Cattle supplies start slow but numbers are growing

Cattle slaughterings appear to have started off to somewhat of a slow start as just 28,006 head were killed during the first week of 2017.

This is a fall of almost 7,000 head on the 35,000/week kills seen back in the latter stages of 2016.

However, procurement managers, particularly those in the south of the country are expecting finished cattle numbers to increase in the coming weeks.

Figures from the Department of Agriculture’s beef kill database show that steers (9,409 head) and heifers (8,582 head) made up the majority of cattle slaughterings during the week ending January 8.
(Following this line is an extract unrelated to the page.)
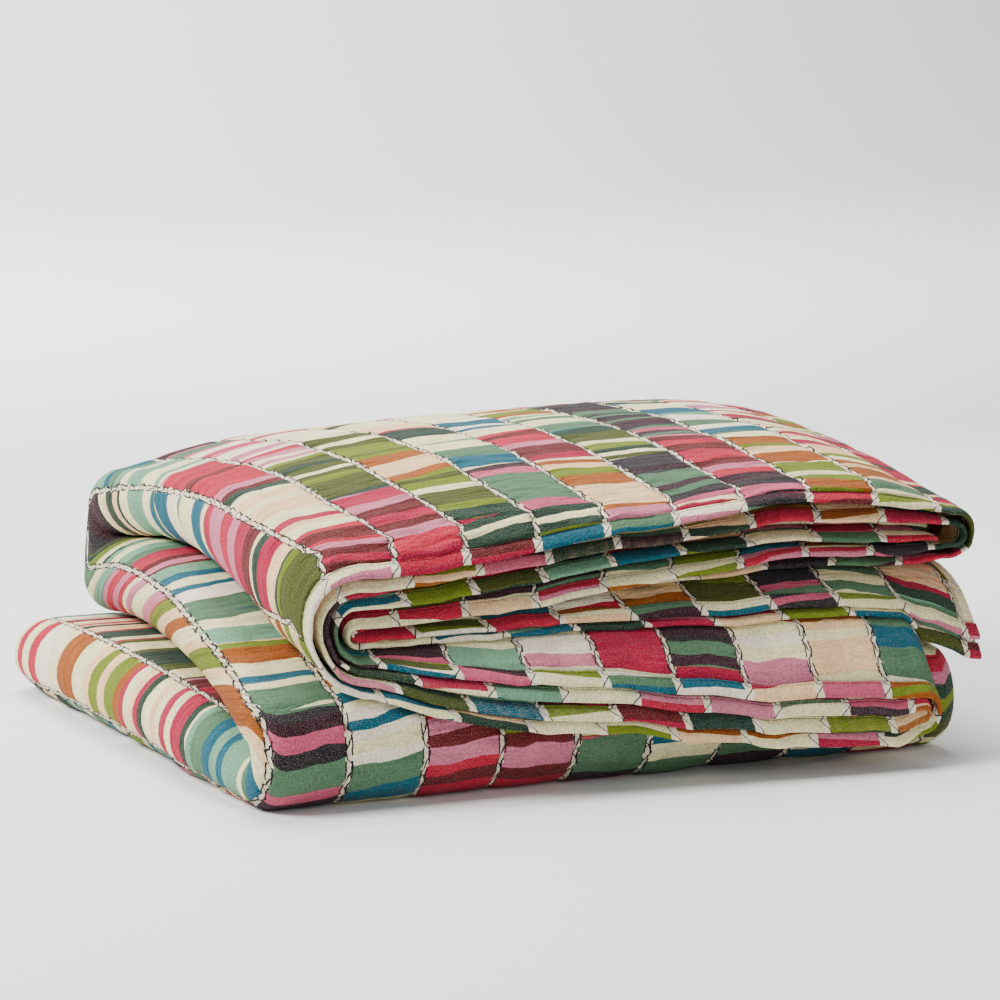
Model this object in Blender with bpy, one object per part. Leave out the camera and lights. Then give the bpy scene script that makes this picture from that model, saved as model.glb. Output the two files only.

Breakdown of the weekly kill:
  • Young bulls: 4,716 head
  • Bulls: 261 head
  • Steers: 9,409 head
  • Cows: 5,022 head
  • Heifers: 8,582 head
  • Total: 28,006 head

Meanwhile, it also shows 10.7% or 3,373 fewer cattle were slaughtered in approved export plants in the first week of 2017 compared to the corresponding time in 2016.

This fall is mainly due to a reduction in young bull, steer and heifer slaughterings, which declined by 21.6%, 10.6% and 8.9% respectively.

Year-on-year beef kill changes:
  • Young bull: -1,298 head or -21.6%
  • Bull: -102 head or -28%
  • Steer: -1,115 head or -10.6%
  • Cow: +44 head or +0.9%
  • Heifer: -841 head or -8.9%
  • Total: -3,373 head -10.7%

Beef trade round up

A somewhat stronger cattle trade has seen the beef price offered to farmers, for both steers and heifers, rise by 5-10c/kg on last week’s levels.

Most procurement managers are beginning negotiations with farmers at 375c/kg for steers and 385c/kg for heifers – a rise of about 5c/kg on last week.

In addition, some factories are willing to pay an extra 5c/kg on top of the base price to secure numbers, bringing the respective steer and heifer price (excluding Bord Bia QA payments) to 380c/kg and 390c/kg.

There has also been a slight improvement in R grade cow prices with most factories quoting 320-330c/kg for these animals, while the P and O grade price is sitting at 280-290c/kg and 290-300c/kg respectively.